I am a Frank's Red Hot person.  I like hot sauces in general, but all hot sauce people have one sauce in particular they prefer.  I think my sister's family is a cholula family, whereas Alli and J.D. are sriracha people.  I've always been partial to Frank's.  Its vinegary, and spicy, but not face melting.  I  eat it so much that we would buy the industrial size, something like half a gallon, and refill a normal sized bottle from it.  So, that last gallon is finally gone.  We bought it years ago (its not like it goes bad quickly since its mostly vinegar) and I'd been kind of waiting and wondering for the time this would happen--when the bottle would be empty and I'd need to resupply.  See, Frank's is not organic.  When I bought that last industrial size bottle I wasn't too concerned about stuff like that, but now I am.  I was wondering what I'd do when the jug ran out.  Would I continue to buy Frank's since I like it so much?  Could I find an organic (or local) hot sauce that wouldn't break the bank and that I'd enjoy just as much?  Or could I make my own?  Would I enjoy that as much as Frank's? 
It turns out yes I can make my own and it is quite flavorful and spicy.  I don't think its quite a good as Frank's (yet) but I have a whole life ahead of me to tweak the recipe to my satisfaction and curiosity.  Some of the recipes I was looking at called for apple cider vinegar.  I'd like to see what that does to the flavor.  Others had a touch of sweetener.  I wondered what it would be like with the green cayenne peppers which I also have a jar of. 

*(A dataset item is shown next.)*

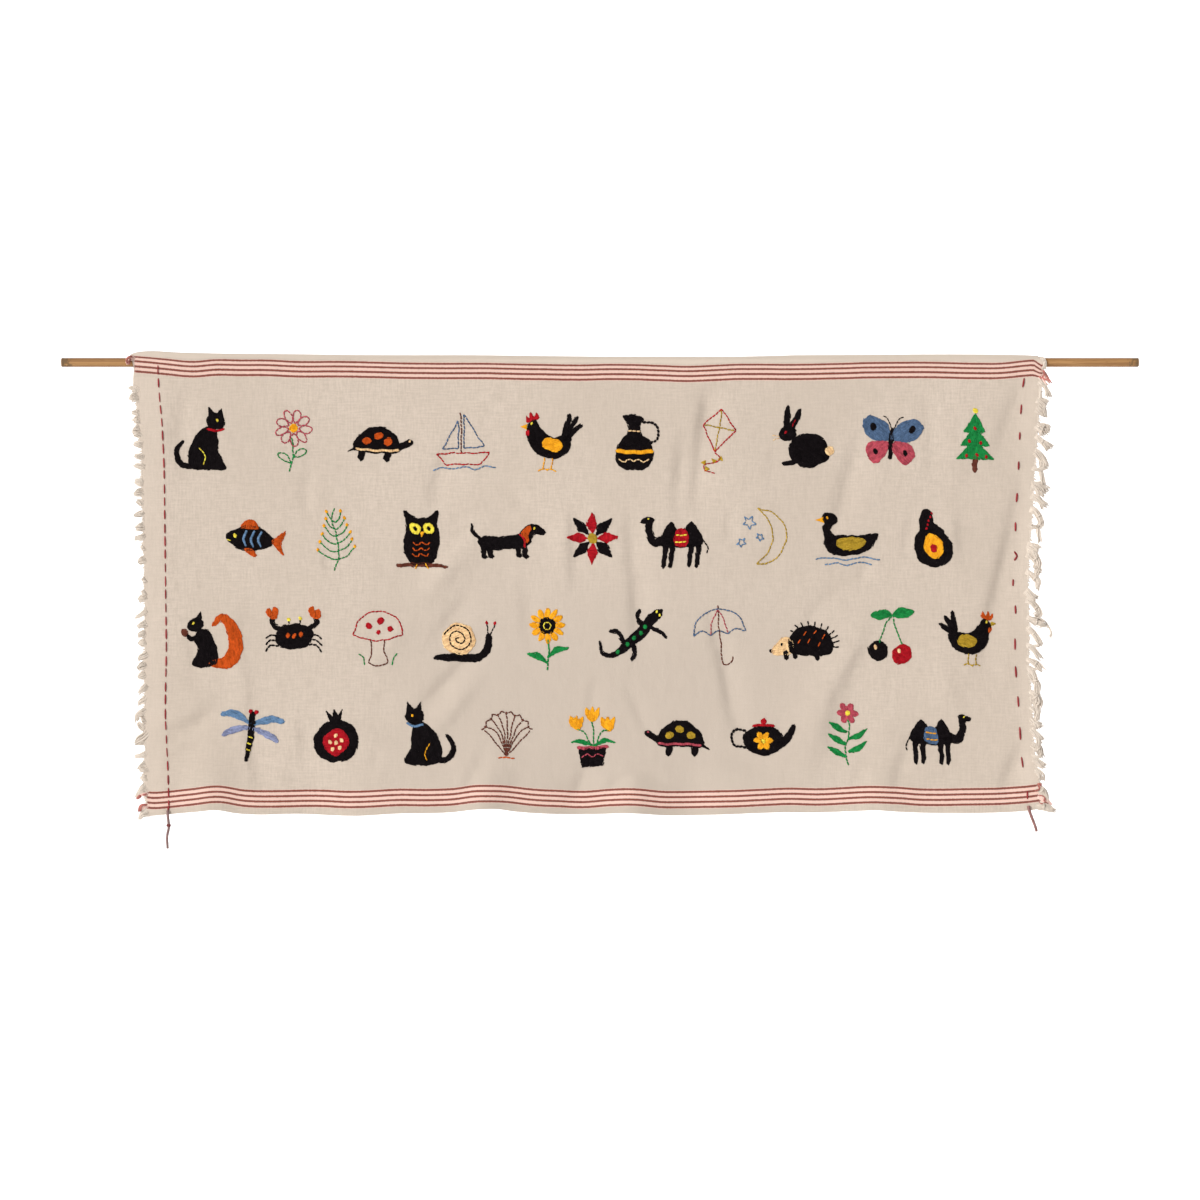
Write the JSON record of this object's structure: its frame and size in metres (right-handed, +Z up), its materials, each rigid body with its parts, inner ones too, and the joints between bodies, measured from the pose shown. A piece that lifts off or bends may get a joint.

But since I was trying to replicate Frank's I just went with straight white vinegar and peppers.  It is darn good as it is, but not quite vinegary enough for me.  Matt says he like it better than Franks which he always found too strong with vinegar. 

And it was so easy.  And makes it so that my hot sauce doesn't come in a one-time-use, disposable container that I'll have to just throw out or recycle.  And oh how I like that.
Here it is:

Beth's Red Hot (from Dried Peppers)

10 dried red cayenne peppers
1 C white vinegar
3 cloves garlic (I used my friend Derek's homegrown garlic which he kindly gifted us some of.)
1/2 t sea salt

Heat water to a boil
Pour over peppers in a small bowl until the peppers are just covered.
Weight the peppers down with a canning jar or spoons so they remain submerged.
Allow to sit for about 30 minutes or so until they are rehydrated.
Put all ingredients into a blender and blend well, being very careful not to breathe anywhere near the open blender.  In fact, if you have rubber gloves and a dust masks its not a bad idea to use them.  Peppers can be intense, especially when being pulverized.
Pass through a fine mesh strainer if you wish to remove the seeds.  (Our Vitamix will just puree the seeds, too, so this step may not be applicable to everyone.)
Pour into your jar or bottle. 

This recipe could also easily be multiplied and canned for future use.